> Data extract:
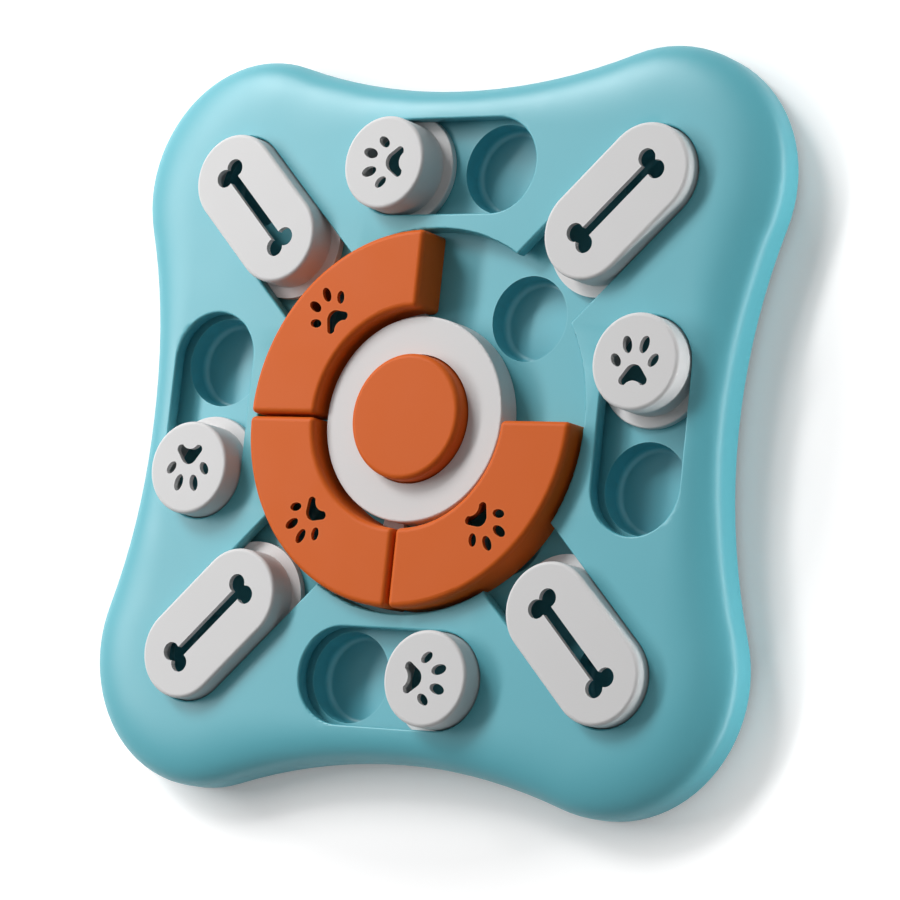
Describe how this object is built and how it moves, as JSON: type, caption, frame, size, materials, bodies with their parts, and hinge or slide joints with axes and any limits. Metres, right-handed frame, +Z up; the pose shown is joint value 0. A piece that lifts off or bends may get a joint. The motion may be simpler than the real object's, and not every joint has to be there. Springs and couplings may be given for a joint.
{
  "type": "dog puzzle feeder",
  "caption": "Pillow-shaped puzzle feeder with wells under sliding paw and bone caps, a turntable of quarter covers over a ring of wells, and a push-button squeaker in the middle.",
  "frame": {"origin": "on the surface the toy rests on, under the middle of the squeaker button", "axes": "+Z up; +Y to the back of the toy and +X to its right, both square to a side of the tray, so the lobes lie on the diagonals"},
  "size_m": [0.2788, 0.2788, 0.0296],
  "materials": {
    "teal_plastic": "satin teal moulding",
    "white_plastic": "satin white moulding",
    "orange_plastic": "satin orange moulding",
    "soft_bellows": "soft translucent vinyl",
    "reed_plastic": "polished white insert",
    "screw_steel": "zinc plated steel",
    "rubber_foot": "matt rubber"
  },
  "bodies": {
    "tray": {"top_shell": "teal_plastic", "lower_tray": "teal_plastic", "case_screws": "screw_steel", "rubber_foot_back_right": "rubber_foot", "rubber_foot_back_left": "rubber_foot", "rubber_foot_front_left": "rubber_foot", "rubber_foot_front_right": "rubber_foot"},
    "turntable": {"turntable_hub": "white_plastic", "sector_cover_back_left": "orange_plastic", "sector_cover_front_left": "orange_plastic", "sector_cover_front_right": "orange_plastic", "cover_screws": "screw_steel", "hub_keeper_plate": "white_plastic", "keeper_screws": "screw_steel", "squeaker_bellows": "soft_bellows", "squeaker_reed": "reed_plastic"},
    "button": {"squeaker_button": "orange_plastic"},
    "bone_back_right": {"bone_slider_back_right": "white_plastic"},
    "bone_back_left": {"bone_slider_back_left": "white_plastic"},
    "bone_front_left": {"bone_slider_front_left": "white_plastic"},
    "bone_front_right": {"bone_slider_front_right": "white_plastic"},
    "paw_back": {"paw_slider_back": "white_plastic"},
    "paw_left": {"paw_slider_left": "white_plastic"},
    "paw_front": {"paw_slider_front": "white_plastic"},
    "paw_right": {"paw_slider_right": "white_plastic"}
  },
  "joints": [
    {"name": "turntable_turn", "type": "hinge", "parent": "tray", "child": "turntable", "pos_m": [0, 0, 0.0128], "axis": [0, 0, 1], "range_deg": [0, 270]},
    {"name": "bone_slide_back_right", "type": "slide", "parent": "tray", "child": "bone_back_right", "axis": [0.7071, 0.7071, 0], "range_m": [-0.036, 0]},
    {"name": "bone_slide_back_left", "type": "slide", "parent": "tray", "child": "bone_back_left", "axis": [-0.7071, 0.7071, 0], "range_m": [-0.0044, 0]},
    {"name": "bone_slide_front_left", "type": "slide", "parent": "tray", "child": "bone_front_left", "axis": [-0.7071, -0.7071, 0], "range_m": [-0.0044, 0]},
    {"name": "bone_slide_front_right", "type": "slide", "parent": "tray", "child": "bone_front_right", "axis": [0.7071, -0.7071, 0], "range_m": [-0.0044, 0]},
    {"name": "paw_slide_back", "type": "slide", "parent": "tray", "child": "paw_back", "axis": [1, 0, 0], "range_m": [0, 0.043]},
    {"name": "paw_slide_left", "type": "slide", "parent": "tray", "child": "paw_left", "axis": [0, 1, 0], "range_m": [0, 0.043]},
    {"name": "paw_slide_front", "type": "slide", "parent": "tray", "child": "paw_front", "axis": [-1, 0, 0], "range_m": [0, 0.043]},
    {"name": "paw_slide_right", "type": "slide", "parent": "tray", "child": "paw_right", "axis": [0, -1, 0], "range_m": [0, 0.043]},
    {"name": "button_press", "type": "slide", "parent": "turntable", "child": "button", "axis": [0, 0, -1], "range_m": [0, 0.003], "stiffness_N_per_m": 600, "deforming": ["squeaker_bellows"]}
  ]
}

> Written problem: Repeat the listing above without any change.

> Expected answer:
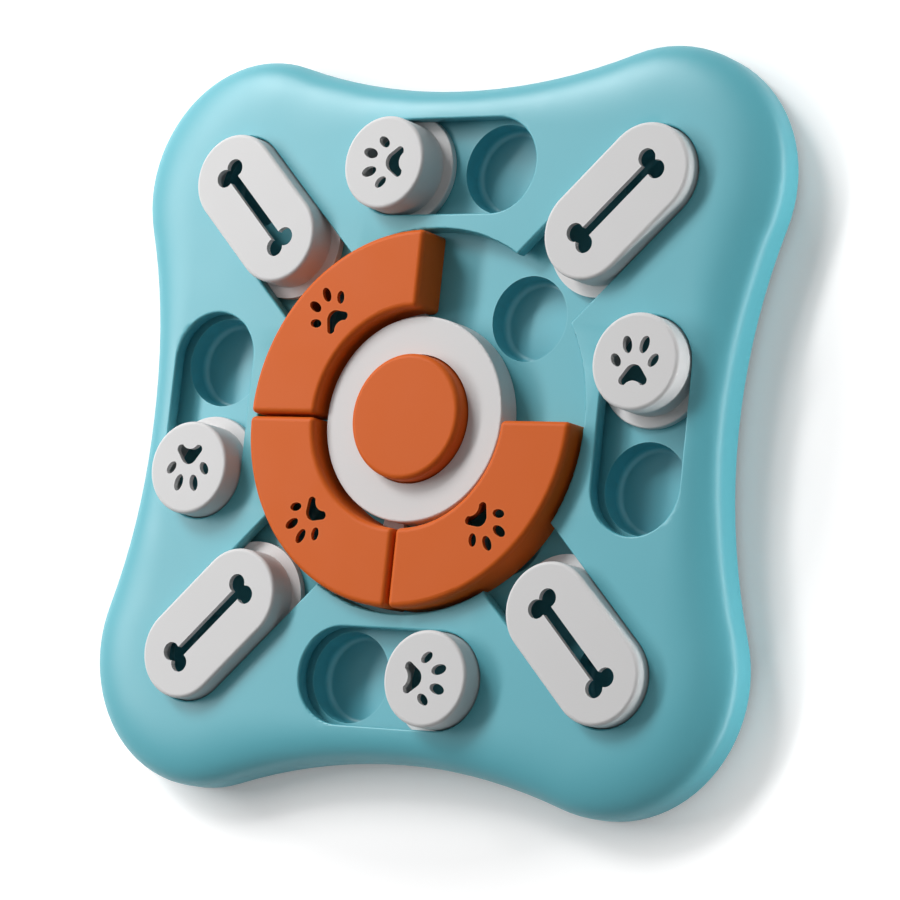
Describe how this object is built and how it moves, as JSON: type, caption, frame, size, materials, bodies with their parts, and hinge or slide joints with axes and any limits. Metres, right-handed frame, +Z up; the pose shown is joint value 0. A piece that lifts off or bends may get a joint. The motion may be simpler than the real object's, and not every joint has to be there. Springs and couplings may be given for a joint.
{
  "type": "dog puzzle feeder",
  "caption": "Pillow-shaped puzzle feeder with wells under sliding paw and bone caps, a turntable of quarter covers over a ring of wells, and a push-button squeaker in the middle.",
  "frame": {"origin": "on the surface the toy rests on, under the middle of the squeaker button", "axes": "+Z up; +Y to the back of the toy and +X to its right, both square to a side of the tray, so the lobes lie on the diagonals"},
  "size_m": [0.2788, 0.2788, 0.0296],
  "materials": {
    "teal_plastic": "satin teal moulding",
    "white_plastic": "satin white moulding",
    "orange_plastic": "satin orange moulding",
    "soft_bellows": "soft translucent vinyl",
    "reed_plastic": "polished white insert",
    "screw_steel": "zinc plated steel",
    "rubber_foot": "matt rubber"
  },
  "bodies": {
    "tray": {"top_shell": "teal_plastic", "lower_tray": "teal_plastic", "case_screws": "screw_steel", "rubber_foot_back_right": "rubber_foot", "rubber_foot_back_left": "rubber_foot", "rubber_foot_front_left": "rubber_foot", "rubber_foot_front_right": "rubber_foot"},
    "turntable": {"turntable_hub": "white_plastic", "sector_cover_back_left": "orange_plastic", "sector_cover_front_left": "orange_plastic", "sector_cover_front_right": "orange_plastic", "cover_screws": "screw_steel", "hub_keeper_plate": "white_plastic", "keeper_screws": "screw_steel", "squeaker_bellows": "soft_bellows", "squeaker_reed": "reed_plastic"},
    "button": {"squeaker_button": "orange_plastic"},
    "bone_back_right": {"bone_slider_back_right": "white_plastic"},
    "bone_back_left": {"bone_slider_back_left": "white_plastic"},
    "bone_front_left": {"bone_slider_front_left": "white_plastic"},
    "bone_front_right": {"bone_slider_front_right": "white_plastic"},
    "paw_back": {"paw_slider_back": "white_plastic"},
    "paw_left": {"paw_slider_left": "white_plastic"},
    "paw_front": {"paw_slider_front": "white_plastic"},
    "paw_right": {"paw_slider_right": "white_plastic"}
  },
  "joints": [
    {"name": "turntable_turn", "type": "hinge", "parent": "tray", "child": "turntable", "pos_m": [0, 0, 0.0128], "axis": [0, 0, 1], "range_deg": [0, 270]},
    {"name": "bone_slide_back_right", "type": "slide", "parent": "tray", "child": "bone_back_right", "axis": [0.7071, 0.7071, 0], "range_m": [-0.036, 0]},
    {"name": "bone_slide_back_left", "type": "slide", "parent": "tray", "child": "bone_back_left", "axis": [-0.7071, 0.7071, 0], "range_m": [-0.0044, 0]},
    {"name": "bone_slide_front_left", "type": "slide", "parent": "tray", "child": "bone_front_left", "axis": [-0.7071, -0.7071, 0], "range_m": [-0.0044, 0]},
    {"name": "bone_slide_front_right", "type": "slide", "parent": "tray", "child": "bone_front_right", "axis": [0.7071, -0.7071, 0], "range_m": [-0.0044, 0]},
    {"name": "paw_slide_back", "type": "slide", "parent": "tray", "child": "paw_back", "axis": [1, 0, 0], "range_m": [0, 0.043]},
    {"name": "paw_slide_left", "type": "slide", "parent": "tray", "child": "paw_left", "axis": [0, 1, 0], "range_m": [0, 0.043]},
    {"name": "paw_slide_front", "type": "slide", "parent": "tray", "child": "paw_front", "axis": [-1, 0, 0], "range_m": [0, 0.043]},
    {"name": "paw_slide_right", "type": "slide", "parent": "tray", "child": "paw_right", "axis": [0, -1, 0], "range_m": [0, 0.043]},
    {"name": "button_press", "type": "slide", "parent": "turntable", "child": "button", "axis": [0, 0, -1], "range_m": [0, 0.003], "stiffness_N_per_m": 600, "deforming": ["squeaker_bellows"]}
  ]
}